= Mugithi =

Kenyan music genre

Mugithi music is a form of music that originated from the Kikuyu people of Kenya but is also enjoyed by other ethnic groups within the country, as well as by non-Kenyans in regions with a large Kenyan diaspora, such as the United Kingdom.

It is typically performed by a single singer and accompanied by guitars (either acoustic or usually quite highly pitched electric guitars). Songs are exclusively in the Gikuyu language.

The music explores a wide range of subjects and includes a good degree of social commentary and occasional political messages.

The singers are known for adopting the style of Country music singers, who had an influence on the music's development in past decades. Singers like the lateSalim Junior have become household names. Mike Rua has had the advantage of collaborating with the king of Benga music Mike Omondi, also known as Prezidaa of Them Hunnies. Others like Mike Rua are prominent Kenyan Benga artists. The Mugithi artists have in recent times redone and recorded old kikuyu Benga music to appeal to modern audiences.

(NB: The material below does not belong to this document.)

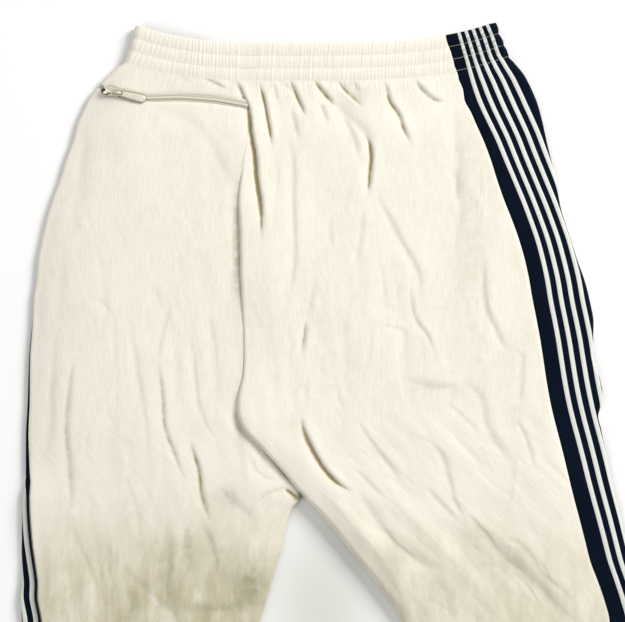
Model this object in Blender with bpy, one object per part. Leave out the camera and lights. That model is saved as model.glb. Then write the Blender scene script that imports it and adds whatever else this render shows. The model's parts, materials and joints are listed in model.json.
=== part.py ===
"""Track pants laid flat on their front, with the back up, as the pieces that are cut and sewn.

Lengths are in millimetres. A point on the table is (x, y): x runs to the right and y from the waist to
the hems, both from a corner of the table above the waistband's left end. z is the height above the
table. The garment is described by sections: each one runs from the inner seam out over the back, round
the outer edge and in again under the front. place() turns all of it into metres about the origin.
"""

import math

import bmesh
import bpy
import numpy as np

# Driving dimensions
CENTRE = (321.45, 606.9)  # the garment's middle on the table, which becomes the origin
CLOTH = 1.3  # jersey
CASING_WALL = 2.8  # two layers of jersey with the elastic between them
BRAID = 0.6
GAP = 0.3  # between neighbouring pieces
WAIST_Y = 43.0  # top edge of the waistband at the centre back
CASING_HEIGHT = 38.0
CASING_END = WAIST_Y + CASING_HEIGHT  # the seam between the waistband and the legs
CHANNELS = 3
CROTCH_Y = 496.0
CROTCH_X = 302.0
THIGH_END = 625.0  # where the picture ends, and the rows of points lie further apart
HEM_Y = 1190.0
# A long bent panel is three solids, end to end, so that its collision pieces can follow the bend: each
# one's name, and its first and last row of points
SPANS = (("top", 0, 11), ("middle", 11, 16), ("bottom", 16, 19))
EDGE_ROLL = 5.0  # half the height of the folded edge
LOFT = 3.5  # how much higher the cloth lies away from the edges
LOFT_RUN, INNER_LOFT_RUN = 55.0, 40.0  # how far from an outer and an inner edge it is all there
LOFT_BELOW_WAIST = 60.0  # and how far from the waistband
FOLD_RUN = 25.0  # how far from an edge the folds have their full depth
STEP_RUN = 60.0  # how far the right panel's extra height reaches from the centre back
LEGS_START = 425.0  # y from which each leg takes its own height
SEAM_RISE = 2.4  # height of the inner leg seams
FRONT_RISE_START, FRONT_RISE_RUN = 470.0, 50.0  # where the front rises to that seam, along y
LAP_START, LAP_RUN = 85.0, 35.0  # where the right back panel starts to lap over the left, along y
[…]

During a Mugithi performance, the audience typically forms a line and dances while moving around the venue. Mugithi is a common phenomenon in weddings, dowry events, local night clubs and other celebrations. The name Mugithi means "a train" hence the dancing style involving holding on to each other's hips wriggling as they go in circles. The first Mugithi song was a gospel song "Mugithi Uyu wa Matuini", translated from the English song "Glory Train".